Des agronomes comme Marc Dufumier ou Jacques Caplat défendent également une généralisation de l’agroécologie, permettant dans les pays en développement d’améliorer les rendements sans aggraver l’empreinte écologique de l’agriculture et, dans les pays développés, de se passer progressivement d’engrais et de pesticides de synthèse. Les ingrédients sont connus : complémentarité des cultures, association de l’élevage extensif et de l’agriculture, rotations intégrant des légumineuses pour fixer l’azote de l’air dans le sol et assurer sa fertilisation, etc. Nombre d’études scientifiques ont documenté la faisabilité de cette généralisation de l’agroécologie pour 10 milliards d’humains. Mais à certaines conditions. L’une d’elles, publiée dans la revue Nature Communications en 2017, explique à travers l’analyse de 162 scénarios qu’une conversion totale à l’agriculture biologique d’ici à 2050 nécessiterait de mettre en culture entre 16 et 33 % de terres supplémentaires. Cependant, une réduction du gaspillage alimentaire et un remplacement partiel des cultures affectées à l’alimentation animale en cultures destinées à l’alimentation humaine permettraient, selon l’étude, une généralisation du bio sans surface agricole supplémentaire.

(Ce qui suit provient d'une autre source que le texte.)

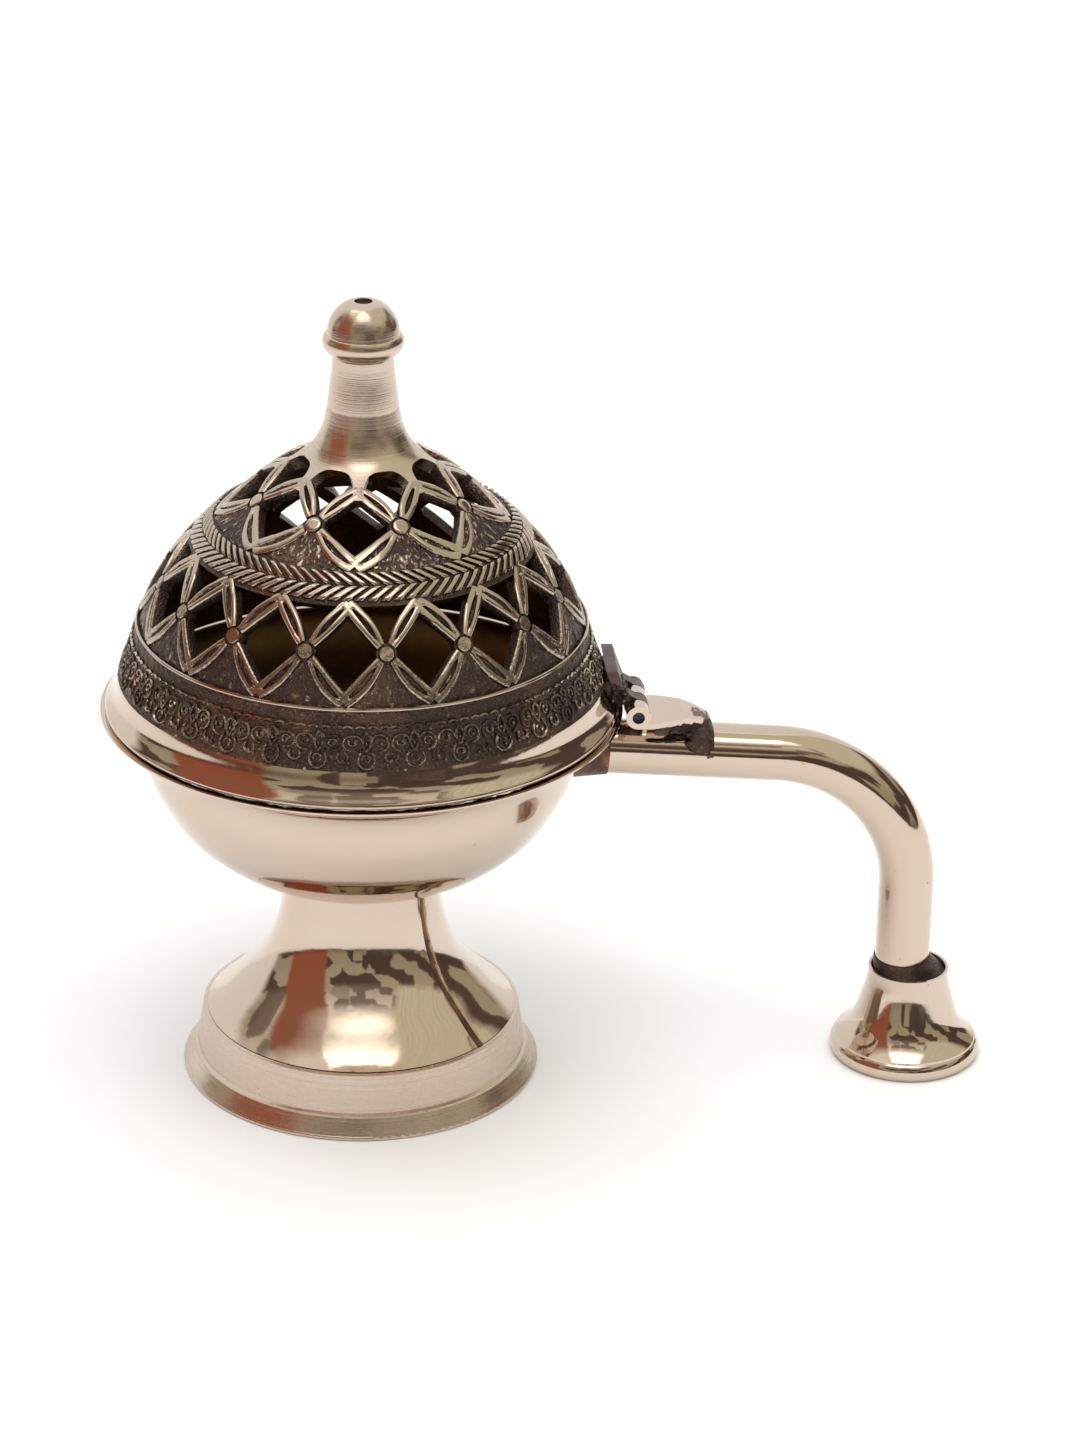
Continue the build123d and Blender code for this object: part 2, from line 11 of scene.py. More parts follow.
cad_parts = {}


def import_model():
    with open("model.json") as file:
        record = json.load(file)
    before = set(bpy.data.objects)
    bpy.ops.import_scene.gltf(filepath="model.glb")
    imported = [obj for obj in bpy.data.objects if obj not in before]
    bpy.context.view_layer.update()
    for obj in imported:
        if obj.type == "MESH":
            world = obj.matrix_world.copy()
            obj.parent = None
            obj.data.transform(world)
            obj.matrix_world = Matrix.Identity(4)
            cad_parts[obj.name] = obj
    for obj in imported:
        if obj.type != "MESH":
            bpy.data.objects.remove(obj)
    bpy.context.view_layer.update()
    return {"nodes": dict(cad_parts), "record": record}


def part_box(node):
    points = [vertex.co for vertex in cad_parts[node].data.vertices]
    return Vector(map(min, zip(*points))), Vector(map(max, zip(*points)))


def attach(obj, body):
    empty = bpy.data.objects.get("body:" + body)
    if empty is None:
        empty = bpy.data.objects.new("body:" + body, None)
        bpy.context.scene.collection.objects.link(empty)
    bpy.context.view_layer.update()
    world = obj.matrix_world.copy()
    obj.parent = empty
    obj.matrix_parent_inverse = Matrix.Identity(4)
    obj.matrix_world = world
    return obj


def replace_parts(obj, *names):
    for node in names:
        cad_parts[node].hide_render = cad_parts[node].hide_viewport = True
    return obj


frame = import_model()
nodes = frame["nodes"]
MM = 0.001
rng = np.random.default_rng(7)

# ---- the dome's lattice, in millimetres of height on its outer surface -----------------------
LOWER_FLOWERS, LOWER_PHASE = 16, radians(4.7)
UPPER_FLOWERS, UPPER_PHASE = 8, radians(17.4)
BORDER_Z = 83.4            # lower edge of the ornamented border
DASH_Z = 90.9              # scalloped line across the border
RIDGE_Z = 94.1             # thin polished ridge above the border
LOW_JOIN_Z, LOW_FLOWER_Z, LOW_TOP_Z = 95.6, 103.3, 110.6
RING_LOW_Z, RING_MID_Z, RING_TOP_Z = 111.1, 113.25, 115.1
UP_JOIN_Z, UP_FLOWER_Z, UP_TOP_Z = 116.1, 120.9, 125.8
ARCH_Z = 128.0             # top of the arched openings cut in the cone
ARCH_W = 0.84              # their share of the spacing
ARCH_POWER = 3.2           # how square their tops are: 2 is an ellipse
WALL = 2.3 * MM
COLUMNS = 1024             # points round the dome
AROUND = tau * np.arange(COLUMNS) / COLUMNS    # their azimuths
GROUND = 0.45              # depth of the tiers' stippled ground below the dome's surface
SUNK = 0.25                # the same for the ground of the border and of the herringbone
RING_GAP = 1.28            # start of a petal, in radii of its boss
BORDER_ROWS, TIER_ROWS, RING_ROWS = 45, 26, 18
LEAVES = 84                # in each row of the herringbone


# ---- profile of the dome, measured on the CAD node ---------------------------------------------
OUTSIDE = 0.3              # radius from which the rays start, metres
OFF_GRID = 0.37            # turns them off the lattice's own spacing


def outer_radius(node, heights, azimuths=48):
    """Largest radius at which a horizontal ray from outside meets the node, per height."""
    tree = BVHTree.FromObject(nodes[node], bpy.context.evaluated_depsgraph_get())
    out = []
    for z in heights:
        best = 0.0
        for k in range(azimuths):
            a = tau * (k + OFF_GRID) / azimuths
            start = Vector((OUTSIDE * cos(a), OUTSIDE * sin(a), z))
            hit = tree.ray_cast(start, Vector((-cos(a), -sin(a), 0)))[0]
            if hit is not None:
                best = max(best, Vector((hit.x, hit.y)).length)
        out.append(best)
    return np.array(out)


def smoothed(values, passes=6):
    for _ in range(passes):
        inner = (values[:-2] + 2 * values[1:-1] + values[2:]) / 4
        values = np.concatenate([values[:1], inner, values[-1:]])
    return values


DOME_LOW, DOME_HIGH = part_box("lid_dome")
EDGE = 0.05 * MM
PROFILE_Z = np.linspace(DOME_LOW.z + EDGE, DOME_HIGH.z - EDGE, 180)
PROFILE_R = smoothed(outer_radius("lid_dome", PROFILE_Z))
STEP = np.hypot(np.diff(PROFILE_Z), np.diff(PROFILE_R))
PROFILE_S = np.concatenate([[0], np.cumsum(STEP)])
NORMAL_R = np.gradient(PROFILE_Z, PROFILE_S)
NORMAL_Z = -np.gradient(PROFILE_R, PROFILE_S)


def arc(height_mm):
    """Arc length up the dome at a height."""
    return np.interp(np.asarray(height_mm, float) * MM, PROFILE_Z, PROFILE_S)


def radius_at(s):
    return np.interp(s, PROFILE_S, PROFILE_R)


def surface(azimuth, s, lift):
    """Points on the dome at azimuth and arc length, lifted along the surface normal."""
    nr = np.interp(s, PROFILE_S, NORMAL_R)
    nz = np.interp(s, PROFILE_S, NORMAL_Z)
    r = radius_at(s) + lift * nr
    z = np.interp(s, PROFILE_S, PROFILE_Z) + lift * nz
    return np.stack([r * np.cos(azimuth), r * np.sin(azimuth), z], -1)


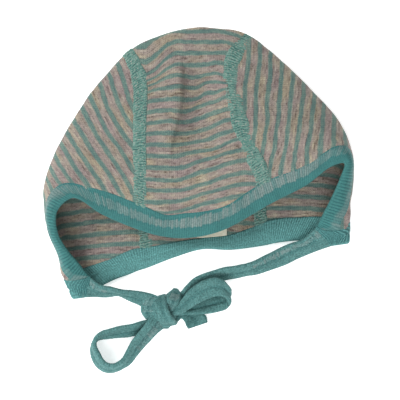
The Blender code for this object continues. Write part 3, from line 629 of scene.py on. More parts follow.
def jersey(name):
    """Wool and silk jersey: courses of mottled yarn, with the loops as small chevrons of painted light and
    shade.
    """
    made, tree, place = finish(name, 0.94, 0.15, "D8D2CC")
    parts = add(tree, "SeparateXYZ", {}, place)
    along, stripe = parts.outputs[0], parts.outputs[1]
    course = add(tree, "Math", "MULTIPLY", stripe, COURSES)
    row = add(tree, "Math", "FLOOR", course)

    def mottle(per_mm, per_row, detail, rows):
        where = add(tree, "CombineXYZ", {}, add(tree, "Math", "MULTIPLY", along, per_mm),
                    add(tree, "Math", "MULTIPLY", rows, per_row))
        return add(tree, "TexNoise", Vector=where, Scale=1.0, Detail=detail, Roughness=0.6)

    lengths, specks = mottle(0.13, 1.7, 3.0, row), mottle(0.85, 2.3, 2.0, row)
    clouds, edges = mottle(0.05, 0.7, 2.0, stripe), mottle(0.5, 5.0, 2.0, stripe)
    # the yarn's colour: long changes along a course, and short specks on them
    tone = add(tree, "Math", "MULTIPLY_ADD", lengths, 0.62, add(tree, "Math", "MULTIPLY", specks, 0.38))
    heather = add(tree, "Mix", TINT, 1.0, add(tree, "ValToRGB", {"stops": HEATHER}, tone),
                  add(tree, "ValToRGB", {"stops": CAST}, clouds))
    teal = add(tree, "ValToRGB", {"stops": TEAL}, tone)
    # the teal courses, with a furry edge
    shift = add(tree, "Math", "MULTIPLY_ADD", edges, 0.16, stripe)
    part = add(tree, "Math", "FRACT", add(tree, "Math", "ADD", shift, 0.42))
    away = add(tree, "Math", "ABSOLUTE", add(tree, "Math", "SUBTRACT", part, 0.5))
    band = add(tree, "MapRange", SMOOTH, away, 0.12, 0.275, 1.0, 0.0)
    colour = add(tree, "Mix", BLEND, band, heather, teal)
    # the loops: each course a row of small chevrons, painted light on the loops and painted shade in the
    # hollows between them
    wale = add(tree, "Math", "PINGPONG", along, WALE)
    slant = add(tree, "Math", "MULTIPLY_ADD", wale, 0.9, course)
    rows = add(tree, "Math", "SINE", add(tree, "Math", "MULTIPLY", slant, 2 * math.pi))
    loops = add(tree, "Math", "MULTIPLY_ADD", wale, 1.8, rows)
    loop_light_and_shade = add(tree, "MapRange", {}, loops, -1.0, 1.4, 0.76, 1.10)
    shaded = add(tree, "Mix", TINT, 1.0, colour, loop_light_and_shade)
    fuzz = add(tree, "Math", "MULTIPLY_ADD", specks, 2.5, loops)
    return cover(made, shaded, fuzz, strength=0.55)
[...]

Même si se débarrasser des intrants – engrais et pesticides de synthèse – peut impliquer des rendements plus faibles pour certaines cultures, il reste possible de nourrir 10 milliards d’humains en 2050, tout en convertissant l’agriculture à l’agroécologie. Mais il faudra pour cela changer le contenu des assiettes. Alors que les projections actuelles de la FAO prévoient un doublement de la production de viande d’ici à 2050, on sait que la production d’une calorie de viande de bœuf nécessite en moyenne 11 calories d’origine végétale. La consommation de viande détermine donc grandement l’évolution future de l’empreinte agricole : car qui dit plus de viande, dit plus de déforestation, d’où une perte de la biodiversité et une aggravation du réchauffement climatique. Dans un rapport publié en 2019, la Commission EAT-Lancet, composée de 37 experts, a calculé pour chaque type d’aliments l’écart entre le régime moyen de chaque continent et le régime permettant de nourrir 10 milliards d’humains de manière saine et soutenable. Résultat : la consommation optimale de viande rouge correspond à celle de l’Afrique subsaharienne actuellement, tandis que celle des Nord-Américains est six fois trop élevée. En Europe, la consommation moyenne de volaille, de produits laitiers et de poisson apparaît optimale, mais la consommation de fruits et de légumineuses (riches en protéines végétales) est, comme partout ailleurs, très insuffisante. À l’heure où des laboratoires développent des procédés industriels pour proposer de la viande artificielle à prix d’or, il apparaît possible, plus simplement, de produire mieux et pour tous. Un défi moins technique que politique.